Ни куртки, ни пальто не успели высохнуть, но крепко пропитались запахом табака. “Это особенный табак, – поучает Уминский, – из мастерской Роста!” А мы хохочем во всю московскую ночь, уверяя друг друга, что эта ночь – теперь навеки лучшая в нашей жизни. Рост тоже хохочет: “Так и Горбачёв говорил”.

Лет тридцать назад, когда Михаил Горбачёв был Президентом СССР, он действительно зашел сюда, к Росту, в компании Дмитрия Муратова. Президентскую охрану отпустили и остались сидеть втроем: Горбачёв, Муратов, Рост. Пили, как положено, вначале настойку на вишневых почках, потом – настойку на сушеных белых грибах. Слушали Эллу Фицджеральд. Всё как сегодня. Хотя в воспоминаниях Горбачёва сказано, что в тот вечер у Роста всё кончилось застольными песнями.

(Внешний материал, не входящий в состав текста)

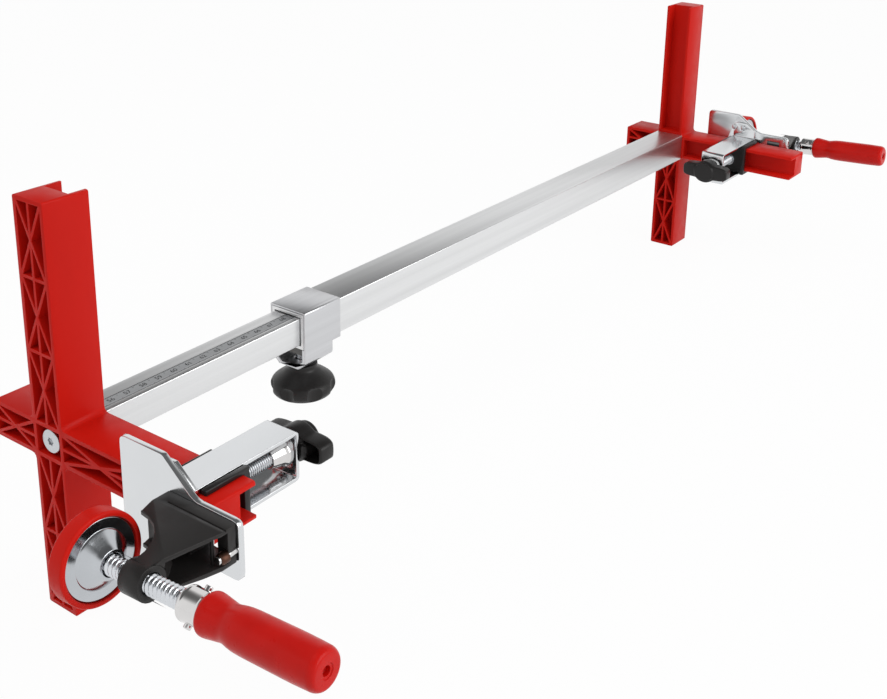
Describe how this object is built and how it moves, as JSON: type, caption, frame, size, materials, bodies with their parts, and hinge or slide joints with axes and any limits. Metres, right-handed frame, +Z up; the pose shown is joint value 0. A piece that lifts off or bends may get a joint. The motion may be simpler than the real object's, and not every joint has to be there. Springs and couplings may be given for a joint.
{
  "type": "telescopic screw clamp",
  "caption": "Telescopic bar clamp with a ribbed cross at each end and sliding screw clamps on the long arms, for holding a door lining square.",
  "frame": {"origin": "centre of the near column's foot", "axes": "+X along the bar from the near to the far cross, +Z up the columns, -Y along the long arms"},
  "size_m": [0.791, 0.2543, 0.213],
  "materials": {
    "red_moulding": "satin moulded polyamide",
    "red_cap": "satin moulded cap",
    "red_handle": "semi-gloss lacquered handle",
    "black_moulding": "satin black moulding",
    "grey_nylon": "plain nylon",
    "aluminium": "natural anodised extrusion",
    "zinc_steel": "bright zinc plating",
    "chromed_steel": "bright chrome",
    "browned_steel": "browned steel",
    "scale_print": "printed scale"
  },
  "bodies": {
    "near_frame": {"near_cross": "red_moulding", "near_cross_screw": "zinc_steel", "inner_profile": "aluminium", "scale_strip": "scale_print", "profile_end_plug": "grey_nylon"},
    "far_frame": {"far_cross": "red_moulding", "far_cross_screw": "zinc_steel", "outer_tube": "aluminium", "tube_insert": "grey_nylon", "collar": "aluminium"},
    "clamp_shoe": {"clamp_shoe": "grey_nylon"},
    "clamp_knob": {"clamp_stud": "zinc_steel", "clamp_knob": "black_moulding"},
    "near_slider": {"near_plate": "zinc_steel", "near_bracket": "zinc_steel", "near_rivet_1": "zinc_steel", "near_rivet_2": "zinc_steel", "near_rivet_3": "zinc_steel", "near_rivet_4": "zinc_steel", "near_liner": "black_moulding", "near_bush": "chromed_steel", "near_screw_arm": "black_moulding", "near_arm_stud": "chromed_steel", "near_arm_nut": "browned_steel"},
    "near_thrust_pad": {"near_thrust_pad": "zinc_steel"},
    "near_lock_screw": {"near_lock_screw": "zinc_steel", "near_wing_knob": "black_moulding"},
    "near_pad_carrier": {"near_pad_retainer": "zinc_steel"},
    "near_spindle": {"near_spindle": "chromed_steel", "near_ferrule": "chromed_steel", "near_cross_pin": "chromed_steel", "near_handle": "red_handle"},
    "near_pad": {"near_pressure_plate": "chromed_steel", "near_pad_cap": "red_cap"},
    "far_slider": {"far_plate": "zinc_steel", "far_bracket": "zinc_steel", "far_rivet_1": "zinc_steel", "far_rivet_2": "zinc_steel", "far_rivet_3": "zinc_steel", "far_rivet_4": "zinc_steel", "far_liner": "black_moulding", "far_bush": "chromed_steel", "far_screw_arm": "black_moulding", "far_arm_stud": "chromed_steel", "far_arm_nut": "browned_steel"},
    "far_thrust_pad": {"far_thrust_pad": "zinc_steel"},
    "far_lock_screw": {"far_lock_screw": "zinc_steel", "far_wing_knob": "black_moulding"},
    "far_pad_carrier": {"far_pad_retainer": "zinc_steel"},
    "far_spindle": {"far_spindle": "chromed_steel", "far_ferrule": "chromed_steel", "far_cross_pin": "chromed_steel", "far_handle": "red_handle"},
    "far_pad": {"far_pressure_plate": "chromed_steel", "far_pad_cap": "red_cap"}
  },
  "joints": [
    {"name": "bar_extension", "type": "slide", "parent": "near_frame", "child": "far_frame", "axis": [1, 0, 0], "range_m": [-0.125, 0.255]},
    {"name": "clamp_knob_turn", "type": "hinge", "parent": "clamp_shoe", "child": "clamp_knob", "pos_m": [0.16085, 0, 0.092], "axis": [0, 0, 1], "range_deg": [-440, 150]},
    {"name": "clamp_shoe_feed", "type": "slide", "parent": "far_frame", "child": "clamp_shoe", "axis": [0, 0, 1], "range_m": [-0.0015, 0.0005]},
    {"name": "near_slider_travel", "type": "slide", "parent": "near_frame", "child": "near_slider", "axis": [0, -1, 0], "range_m": [-0.05, 0.007]},
    {"name": "near_lock_feed", "type": "slide", "parent": "near_slider", "child": "near_thrust_pad", "axis": [1, 0, 0], "range_m": [0, 0.0208]},
    {"name": "near_lock_turn", "type": "hinge", "parent": "near_thrust_pad", "child": "near_lock_screw", "pos_m": [-0.0124, -0.0907, 0.092], "axis": [1, 0, 0], "range_deg": [-10, 6000]},
    {"name": "near_spindle_feed", "type": "slide", "parent": "near_slider", "child": "near_pad_carrier", "axis": [0, 0.9983, -0.0576], "range_m": [-0.005, 0.0204]},
    {"name": "near_spindle_turn", "type": "hinge", "parent": "near_pad_carrier", "child": "near_spindle", "pos_m": [-0.0554, -0.0907, 0.09155], "axis": [0, 0.9983, -0.0576], "range_deg": [-760, 3070]},
    {"name": "near_pad_tilt", "type": "hinge", "parent": "near_pad_carrier", "child": "near_pad", "pos_m": [-0.0554, -0.092, 0.09162], "axis": [1, 0, 0], "range_deg": [-5, 5]},
    {"name": "far_slider_travel", "type": "slide", "parent": "far_frame", "child": "far_slider", "axis": [0, -1, 0], "range_m": [-0.0175, 0.0395]},
    {"name": "far_lock_feed", "type": "slide", "parent": "far_slider", "child": "far_thrust_pad", "axis": [-1, 0, 0], "range_m": [0, 0.0208]},
    {"name": "far_lock_turn", "type": "hinge", "parent": "far_thrust_pad", "child": "far_lock_screw", "pos_m": [0.6526, -0.0582, 0.092], "axis": [-1, 0, 0], "range_deg": [-10, 6000]},
    {"name": "far_spindle_feed", "type": "slide", "parent": "far_slider", "child": "far_pad_carrier", "axis": [0, 0.9983, -0.0576], "range_m": [-0.0207, 0.0047]},
    {"name": "far_spindle_turn", "type": "hinge", "parent": "far_pad_carrier", "child": "far_spindle", "pos_m": [0.6956, -0.04253, 0.09065], "axis": [0, 0.9983, -0.0576], "range_deg": [-3115, 715]},
    {"name": "far_pad_tilt", "type": "hinge", "parent": "far_pad_carrier", "child": "far_pad", "pos_m": [0.6956, -0.04382, 0.09072], "axis": [1, 0, 0], "range_deg": [-5, 5]}
  ],
  "couplings": [
    {"joint": "clamp_knob_turn", "follows": "clamp_shoe_feed", "rad_per_m": 5026.5},
    {"joint": "near_lock_turn", "follows": "near_lock_feed", "rad_per_m": 5026.5},
    {"joint": "near_spindle_turn", "follows": "near_spindle_feed", "rad_per_m": 2618},
    {"joint": "far_lock_turn", "follows": "far_lock_feed", "rad_per_m": 5026.5},
    {"joint": "far_spindle_turn", "follows": "far_spindle_feed", "rad_per_m": 2618}
  ]
}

Мы же просто идем, шлепая промокшими ботинками по так и не схваченным льдом лужам: по Покровке к Лубянке, огибая мрачный квартал с пыточными подвалами – на Тверскую, вверх и налево, по бульварам.

“Какой вечер, – наперебой говорим мы друг другу. – Сколько воздуха!”

“Какие они свободные люди!” – вдруг говорит Нюта. “Кто?” – спрашиваем хором. “Рост, Уминский… Целое поколение. А нам – как будто перекрыли кислород. Дышать нечем”, – отвечает Нюта. И за ней приходит такси. КАТЕРИНА ГОРДЕЕВА

ГОРДЕЕВА: Ты чувствуешь себя свободным человеком?

ХАМАТОВА: Сейчас – да. Мы идем ночью из прекрасного места, где всё напитано свободой, где невозможно быть несвободным, по улицам, где никого нет. Идем домой. Там нас ждут и любят. Наверное, это – свобода? Я не верю, что связь между поколениями где-то прерывается. Мне кажется, что свободные люди остаются свободными. В любых обстоятельствах. У поколения, откуда родом Рост, было побольше нашего красных флажков. И значительно меньше реальных возможностей что-то изменить. В этом смысле та прививка свободы, которую мы получили в юности, уже необратима. Наша неспособность жить с заклеенным ртом – неубиваема. И это мы передадим своим детям. И это я уже вижу в наших больничных детях, которые, конечно, получились невероятными: ценящими жизнь, берегущими ее, бесстрашными и свободными.